Skateboards, Inline Skates, Roller Skates & Micro-scooters
Falls are the most common cause of injuries so far with these products, although there have been reports of injuries resulting from collisions with other people and objects. Most falls are the result of simple loss of control.
Identify safe and legal venues, which may be on private property, or venues specifically set aside for skating. Check with the local council for skate parks in the area.
A roller drome offers a smooth scoot ride away from roads. Check with your local roller drome or Skate Centre to find out if they offer lessons.
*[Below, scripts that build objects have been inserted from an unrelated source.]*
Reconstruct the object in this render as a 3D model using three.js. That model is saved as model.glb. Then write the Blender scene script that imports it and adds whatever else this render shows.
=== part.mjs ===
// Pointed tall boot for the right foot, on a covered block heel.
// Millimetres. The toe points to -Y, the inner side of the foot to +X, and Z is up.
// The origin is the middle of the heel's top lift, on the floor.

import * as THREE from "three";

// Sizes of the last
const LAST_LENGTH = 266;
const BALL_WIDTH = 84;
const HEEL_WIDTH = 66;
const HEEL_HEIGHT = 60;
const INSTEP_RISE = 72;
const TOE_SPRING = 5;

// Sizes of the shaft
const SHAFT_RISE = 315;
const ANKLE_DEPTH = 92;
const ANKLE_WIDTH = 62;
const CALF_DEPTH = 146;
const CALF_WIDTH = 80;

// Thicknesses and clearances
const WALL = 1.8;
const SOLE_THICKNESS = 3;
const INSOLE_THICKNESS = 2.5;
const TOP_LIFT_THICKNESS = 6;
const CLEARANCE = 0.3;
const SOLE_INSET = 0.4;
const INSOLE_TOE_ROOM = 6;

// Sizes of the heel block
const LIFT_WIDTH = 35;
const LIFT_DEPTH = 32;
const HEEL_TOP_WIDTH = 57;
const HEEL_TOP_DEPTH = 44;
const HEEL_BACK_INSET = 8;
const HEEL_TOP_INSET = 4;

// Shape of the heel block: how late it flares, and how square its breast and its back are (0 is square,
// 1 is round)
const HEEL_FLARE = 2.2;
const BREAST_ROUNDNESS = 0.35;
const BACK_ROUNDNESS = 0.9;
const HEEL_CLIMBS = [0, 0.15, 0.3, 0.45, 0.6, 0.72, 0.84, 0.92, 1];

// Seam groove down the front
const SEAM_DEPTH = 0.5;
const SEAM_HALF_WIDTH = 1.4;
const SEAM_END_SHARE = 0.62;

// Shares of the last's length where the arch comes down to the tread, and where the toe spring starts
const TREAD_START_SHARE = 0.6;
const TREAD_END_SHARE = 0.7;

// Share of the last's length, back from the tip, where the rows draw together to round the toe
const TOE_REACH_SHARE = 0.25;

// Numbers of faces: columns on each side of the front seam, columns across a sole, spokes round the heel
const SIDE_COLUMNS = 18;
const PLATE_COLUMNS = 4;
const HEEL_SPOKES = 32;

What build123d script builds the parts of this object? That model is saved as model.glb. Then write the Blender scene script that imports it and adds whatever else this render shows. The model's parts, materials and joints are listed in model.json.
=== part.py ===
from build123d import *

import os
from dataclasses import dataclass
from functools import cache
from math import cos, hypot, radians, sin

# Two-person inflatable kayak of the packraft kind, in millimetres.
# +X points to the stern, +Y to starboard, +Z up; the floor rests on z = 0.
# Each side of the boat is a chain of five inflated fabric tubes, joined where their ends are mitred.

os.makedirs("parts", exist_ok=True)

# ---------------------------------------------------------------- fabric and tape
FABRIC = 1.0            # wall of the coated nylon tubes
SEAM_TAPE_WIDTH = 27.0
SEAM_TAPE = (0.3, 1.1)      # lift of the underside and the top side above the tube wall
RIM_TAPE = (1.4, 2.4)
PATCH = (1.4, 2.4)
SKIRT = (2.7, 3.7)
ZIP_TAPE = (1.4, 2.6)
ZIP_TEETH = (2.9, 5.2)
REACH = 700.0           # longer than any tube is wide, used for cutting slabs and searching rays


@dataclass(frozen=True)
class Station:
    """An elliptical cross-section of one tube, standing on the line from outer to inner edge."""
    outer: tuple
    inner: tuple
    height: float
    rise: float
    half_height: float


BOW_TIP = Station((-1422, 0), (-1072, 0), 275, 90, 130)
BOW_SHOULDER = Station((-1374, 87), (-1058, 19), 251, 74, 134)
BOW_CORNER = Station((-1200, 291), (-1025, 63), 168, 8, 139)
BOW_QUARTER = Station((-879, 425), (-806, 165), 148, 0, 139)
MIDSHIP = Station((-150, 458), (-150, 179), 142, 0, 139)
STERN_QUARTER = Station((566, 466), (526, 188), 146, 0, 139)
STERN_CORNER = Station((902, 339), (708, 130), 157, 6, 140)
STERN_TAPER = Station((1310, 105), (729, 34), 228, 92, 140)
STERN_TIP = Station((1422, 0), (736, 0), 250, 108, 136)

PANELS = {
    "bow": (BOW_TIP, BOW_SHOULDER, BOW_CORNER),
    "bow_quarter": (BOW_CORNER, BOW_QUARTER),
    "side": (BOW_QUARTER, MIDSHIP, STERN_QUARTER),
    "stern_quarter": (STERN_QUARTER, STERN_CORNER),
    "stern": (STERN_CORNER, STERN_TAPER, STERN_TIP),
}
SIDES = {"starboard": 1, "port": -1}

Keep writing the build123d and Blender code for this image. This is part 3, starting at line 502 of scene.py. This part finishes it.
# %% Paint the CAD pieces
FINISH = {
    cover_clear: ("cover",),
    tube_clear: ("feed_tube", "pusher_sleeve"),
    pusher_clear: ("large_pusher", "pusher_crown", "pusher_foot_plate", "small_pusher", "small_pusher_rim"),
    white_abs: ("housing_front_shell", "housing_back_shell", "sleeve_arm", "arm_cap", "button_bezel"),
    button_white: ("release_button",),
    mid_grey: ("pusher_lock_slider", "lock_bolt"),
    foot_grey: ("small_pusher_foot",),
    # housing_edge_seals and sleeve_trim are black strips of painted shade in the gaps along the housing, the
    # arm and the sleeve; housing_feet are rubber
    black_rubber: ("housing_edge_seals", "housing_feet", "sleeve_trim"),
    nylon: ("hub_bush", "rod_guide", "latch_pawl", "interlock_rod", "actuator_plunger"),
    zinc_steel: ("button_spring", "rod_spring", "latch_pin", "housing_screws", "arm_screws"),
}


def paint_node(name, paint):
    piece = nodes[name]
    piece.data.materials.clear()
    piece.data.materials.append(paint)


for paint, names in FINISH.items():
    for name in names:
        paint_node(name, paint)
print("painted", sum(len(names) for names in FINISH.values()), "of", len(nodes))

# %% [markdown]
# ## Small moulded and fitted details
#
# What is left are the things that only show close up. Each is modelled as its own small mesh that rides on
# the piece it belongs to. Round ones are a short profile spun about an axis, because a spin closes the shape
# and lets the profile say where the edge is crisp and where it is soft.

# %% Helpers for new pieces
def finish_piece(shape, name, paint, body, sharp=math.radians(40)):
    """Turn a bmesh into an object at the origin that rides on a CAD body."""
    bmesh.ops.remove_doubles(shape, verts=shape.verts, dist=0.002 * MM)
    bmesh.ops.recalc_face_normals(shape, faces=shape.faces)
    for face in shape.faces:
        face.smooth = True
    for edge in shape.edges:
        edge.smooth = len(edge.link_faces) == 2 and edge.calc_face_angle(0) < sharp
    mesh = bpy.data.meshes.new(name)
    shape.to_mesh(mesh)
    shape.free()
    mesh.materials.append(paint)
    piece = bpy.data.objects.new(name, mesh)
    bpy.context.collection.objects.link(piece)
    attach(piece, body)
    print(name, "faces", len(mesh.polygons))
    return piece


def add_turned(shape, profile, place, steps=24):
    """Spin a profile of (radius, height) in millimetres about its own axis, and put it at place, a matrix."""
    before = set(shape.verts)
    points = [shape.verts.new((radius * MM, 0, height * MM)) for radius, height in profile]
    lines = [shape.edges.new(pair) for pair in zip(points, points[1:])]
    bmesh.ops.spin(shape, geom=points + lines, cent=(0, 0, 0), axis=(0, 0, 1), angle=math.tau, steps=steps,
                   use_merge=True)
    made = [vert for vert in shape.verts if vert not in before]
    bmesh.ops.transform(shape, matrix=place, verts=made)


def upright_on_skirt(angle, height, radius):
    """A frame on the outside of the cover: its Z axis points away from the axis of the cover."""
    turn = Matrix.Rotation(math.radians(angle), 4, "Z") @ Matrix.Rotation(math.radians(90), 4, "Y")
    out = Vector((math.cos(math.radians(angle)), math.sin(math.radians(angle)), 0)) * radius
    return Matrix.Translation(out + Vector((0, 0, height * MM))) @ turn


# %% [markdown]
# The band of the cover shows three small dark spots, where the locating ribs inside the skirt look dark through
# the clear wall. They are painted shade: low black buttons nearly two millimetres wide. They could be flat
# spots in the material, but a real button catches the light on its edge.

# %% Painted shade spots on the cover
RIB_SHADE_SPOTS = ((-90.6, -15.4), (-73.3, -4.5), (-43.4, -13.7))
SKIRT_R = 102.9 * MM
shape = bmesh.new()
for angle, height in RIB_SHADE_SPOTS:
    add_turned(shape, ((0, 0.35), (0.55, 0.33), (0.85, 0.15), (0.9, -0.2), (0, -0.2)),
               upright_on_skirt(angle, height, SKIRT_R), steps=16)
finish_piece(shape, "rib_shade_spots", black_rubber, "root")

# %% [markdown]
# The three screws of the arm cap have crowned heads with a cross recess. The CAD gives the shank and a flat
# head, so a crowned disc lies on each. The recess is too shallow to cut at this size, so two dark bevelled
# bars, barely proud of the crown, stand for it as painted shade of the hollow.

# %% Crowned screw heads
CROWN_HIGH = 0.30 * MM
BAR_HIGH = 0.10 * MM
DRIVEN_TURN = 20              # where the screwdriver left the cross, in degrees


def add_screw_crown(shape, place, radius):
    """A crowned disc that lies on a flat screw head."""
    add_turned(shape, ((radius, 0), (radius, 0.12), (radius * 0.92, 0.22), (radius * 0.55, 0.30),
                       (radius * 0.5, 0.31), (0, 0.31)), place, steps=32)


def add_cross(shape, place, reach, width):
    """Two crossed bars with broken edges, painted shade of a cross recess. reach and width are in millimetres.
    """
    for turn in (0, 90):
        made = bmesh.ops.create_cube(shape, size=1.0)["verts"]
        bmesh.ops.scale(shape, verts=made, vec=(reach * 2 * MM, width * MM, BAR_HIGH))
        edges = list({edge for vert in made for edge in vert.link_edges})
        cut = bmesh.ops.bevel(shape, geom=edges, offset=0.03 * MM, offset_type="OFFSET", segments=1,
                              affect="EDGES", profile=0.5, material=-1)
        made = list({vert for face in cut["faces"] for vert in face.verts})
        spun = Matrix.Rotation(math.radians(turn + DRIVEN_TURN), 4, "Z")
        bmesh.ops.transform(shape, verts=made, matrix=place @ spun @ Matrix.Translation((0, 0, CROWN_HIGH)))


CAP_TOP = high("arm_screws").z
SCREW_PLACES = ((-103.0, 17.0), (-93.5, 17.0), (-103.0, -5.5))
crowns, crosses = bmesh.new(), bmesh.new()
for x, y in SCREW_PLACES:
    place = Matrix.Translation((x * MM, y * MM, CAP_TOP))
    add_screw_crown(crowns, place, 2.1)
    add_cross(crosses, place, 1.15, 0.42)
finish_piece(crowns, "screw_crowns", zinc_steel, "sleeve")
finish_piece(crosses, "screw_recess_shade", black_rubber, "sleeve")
Learning how to fall safely is critical in reducing the risk of injury.
Bicycle Safety is Simple
- Avoid poorly made products.
- Purchase and use protective equipment, helmet and wrist, elbow and knee guards.
- Learn to ride and practice in a safe place such as a dual footpath away from roads, driveways and slopes.
- Use in a safe manner-pedestrians have right of way so keep left and give way.